Obscurity was central to the second film, A Cinematic Study of Fog in San Francisco (Andy Black and Sam Green, 2013). A quiet and considered take on that city’s famous climate feature, the film is slowly paced with intermittent fog horn blasts and narration by city residents sharing their experience with the fog: some call it “sinister,” while others call it an “atmospheric wilderness” that “denies that we can live apart from nature”—even in a dense metropolis.

“The one that really stirred me was the one about San Francisco and the effect of not seeing a city—but rather just being in it—which reminded me of the value of illegibility, of darkness,” said Sukhdev Sandhu, associate professor of English and social and cultural analysis at NYU.


The opaque and strange mood that Sandhu interpreted in the fog extended into Lettres du Voyant (Louis Henderson, 2013). Structured around the practice of Sakawa in Ghana—the mining of discarded hardware for personal information to use for internet scamming—the hybrid fiction-documentary explored the socio-political histories and age-old spiritual rituals that are intertwined with the country’s mining tradition.

“One of the things that film does is make visual a metaphysical space,” Dallas commented. “We now live in two different cities—the physical city and the digital city. And when you’re walking down the street, our sensory experiences are also dominated by being elsewhere constantly—mentally.”


The final showing of the evening, The Human Scale (Andreas Dalsgaard, 2012), explored Danish architect and urban designer Jan Gehl’s ideas and influence on public space around the world. The film explored the near-future gigacities of China, extreme traffic jams in Bangladesh, and Gehl’s first-hand influence in New York’s Times Square, the effects of which are now being made permanent by Norwegian architecture firm Snohetta. In the film, Gehl recognizes the uncontrollability of urban spaces and calls the idea of a master plan ridiculous, adding, “We can invite people to sit, to stay. That’s all we can do.”

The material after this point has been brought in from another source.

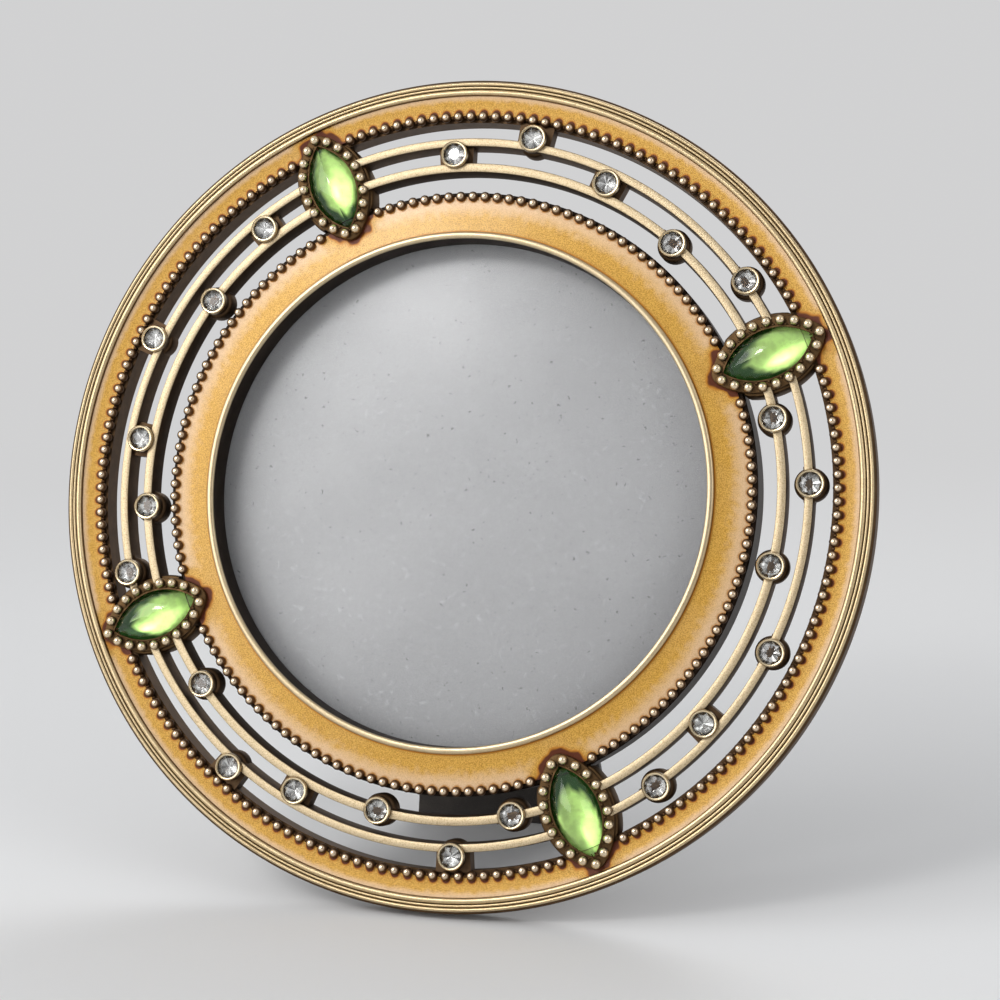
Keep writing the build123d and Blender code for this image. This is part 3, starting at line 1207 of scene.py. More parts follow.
@dataclass(frozen=True)
class Fitter:
    """Sets finished pieces in their place on the frame.

    Attributes:
        stance: How the frame leans.
    """

    stance: Stance

    def fit(
        self,
        piece: Piece,
        name: str,
        materials: Sequence[Material],
        nodes: Sequence[str],
        body: Body = Body.FRAME,
    ) -> None:
        """Names, dresses and places a piece, and lets it stand for its solids.

        Args:
            piece: The piece, drawn on the flat frame in millimetres.
            name: Its name.
            materials: Its materials, in the order of its material slots.
            nodes: The solids that it stands for.
            body: The body that it rides on.
        """
        Bench.clear()
        piece.name = name
        piece.data.name = name
        for index, material in enumerate(materials):
            if index < len(piece.data.materials):
                piece.data.materials[index] = material
            else:
                piece.data.materials.append(material)
        piece.data.transform(self.stance.matrix)
        piece.data.update()
        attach(piece, body.value)
        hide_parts(*nodes)
        LOG.info("%s: %d faces", name, len(piece.data.polygons))


# Rings and enamel


@dataclass(frozen=True)
class Rim:
    """The outer ring: three reeds round the edge and the floor of the outer channel."""

    layout: Layout
    finish: Material
    reed_widths: tuple[float, ...] = (1.15, 0.6, 0.8)
    reed_crests: tuple[float, ...] = (0.0, -0.12, -0.05)
    valley: float = -0.55
    shoulder: float = -1.1
    shoulder_steps: int = 4
    edge_round: float = 0.4
    steps: int = 360

    def section(self) -> list[Point]:
        """Lists the ring's section.

        Returns:
            The section's corners as radius and height.
        """
        size = self.layout
        start = size.channel
        points = [(size.rim_inner, size.floor), (start, size.floor), (start, self.valley)]
        for width, crest in zip(self.reed_widths, self.reed_crests):
            points += reed(start, width, self.valley, crest)[1:]
            start += width
        for step in range(1, self.shoulder_steps + 1):
            turn = math.pi / 2 * step / self.shoulder_steps
            drop = (self.valley - self.shoulder) * math.cos(turn)
            points.append((start + (size.rim - start) * math.sin(turn), self.shoulder + drop))
        points += [
            (size.rim, size.rim_back + self.edge_round),
            (size.rim - self.edge_round, size.rim_back),
            (size.rim_inner + self.edge_round, size.rim_back),
            (size.rim_inner, size.rim_back + self.edge_round),
        ]
        return points

    def build(self, fitter: Fitter) -> None:
        """Makes the ring and puts it on the frame.

        Args:
            fitter: What sets the pieces in their place.
        """
        ring = Bench.smooth(Bench.turned(self.section(), self.steps), Shading.RING)
        fitter.fit(ring, "reeded_rim", [self.finish], ["outer_ring"])


@dataclass(frozen=True)
class WindowRing:
    """The inner ring: the bezel, the floor of its channel and the deep wall of the window."""

    layout: Layout
    finish: Material
    bezel_valley: float = -0.35
    edge_round: float = 0.3
    steps: int = 360

    def section(self) -> list[Point]:
        """Lists the ring's section.

        Returns:
            The section's corners as radius and height.
        """
        size = self.layout
        return [
            (size.window, size.ledge),
            *reed(size.window, size.bezel - size.window, self.bezel_valley, 0.0),
            (size.bezel, size.floor),
            (size.inner_ring - self.edge_round, size.floor),
            (size.inner_ring, size.floor - self.edge_round),
            (size.inner_ring, size.ring_back + self.edge_round),
            (size.inner_ring - self.edge_round, size.ring_back),
            (size.rebate + self.edge_round, size.ring_back),
            (size.rebate, size.ring_back + self.edge_round),
            (size.rebate, size.ledge),
        ]

    def build(self, fitter: Fitter) -> None:
        """Makes the ring and puts it on the frame.

        Args:
            fitter: What sets the pieces in their place.
        """
        ring = Bench.smooth(Bench.turned(self.section(), self.steps), Shading.RING)
        fitter.fit(ring, "window_ring", [self.finish], ["inner_ring"])


@dataclass(frozen=True)
class BeadRow:
    """A row of beads round one ring, in four runs between the settings.

    Attributes:
        nub_share: The size of the small nubs between the beads, as a share of a bead.
    """

    layout: Layout
    stone: Navette
    finish: Material
    name: str
    radius: float
    pitch: float
    nub_share: float = 0.0
    bead_steps: tuple[int, int] = (12, 8)
    nub_steps: tuple[int, int] = (8, 6)
    sink: float = 0.02
    end_gap: float = 0.15
    fill_share: float = 0.498
    nub_drop: float = 0.5

    def angles(self, index: int) -> list[float]:
        """Lists the angles of the beads in a quarter.

        Args:
            index: The number of the quarter.

        Returns:
            The angles in degrees.
        """
        size = self.layout
        start, end = size.quarter(index)
        nearest = abs(self.radius - size.setting_radius) - size.bead / 2
        clear = self.stone.half_width(nearest, size.collar) + self.end_gap
        gap = math.degrees(math.asin(clear / self.radius))
        span = end - start - 2 * gap
        count = round(math.radians(span) * self.radius / self.pitch)
        return [start + gap + span * (place + 0.5) / count for place in range(count)]

    def build(self, fitter: Fitter) -> None:
        """Makes the row and puts it on the frame.

        Args:
            fitter: What sets the pieces in their place.
        """
        size = self.layout
        bead_radius = size.bead * self.fill_share
        height = -bead_radius - self.sink
        for index, quarter in enumerate(size.quarters):
            angles = self.angles(index)
            places = [around(angle, self.radius, height) for angle in angles]
            row = Bench.repeated(Bench.ball(bead_radius, *self.bead_steps), places)
            if self.nub_share:
                low = height - self.nub_drop
                places = [
                    around((before + after) / 2, self.radius, low)
                    for before, after in zip(angles, angles[1:])
                ]
                nub = Bench.ball(bead_radius * self.nub_share, *self.nub_steps)
                row = Bench.joined([row, Bench.repeated(nub, places)])
            node = f"{self.name}_beads_{quarter}"
            fitter.fit(row, f"{self.name}_row_{quarter}", [self.finish], [node])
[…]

Photo: © Zachary Tyler Newton

During the discussion, Jeff Risom, partner and head of Gehl Institute at Gehl Architects, spoke similarly of the huge investment in the Times Square renovation: “I wonder if it’s better to have structures that are permanently temporary, where it’s okay to mess them up and change the program.” The Gehl approach, he explained, is less about improving public space in an architectural sense, and actually “about changing the mindset, providing the canvas in which things like snowball fights could occupy public space.”

From an impromptu snowball fight in a public plaza to a blanket of fog or a credit card transaction on the Internet, these activities are all part of the unseen, cacophonous, infinite layers of a city. As the evening progressed, the question of wildness continued to reemerge, finally turning toward who, exactly, should be charged with mastering the city. But what about submitting to it, as Risom asked the group: “Are we better served by keeping it rough and gritty?”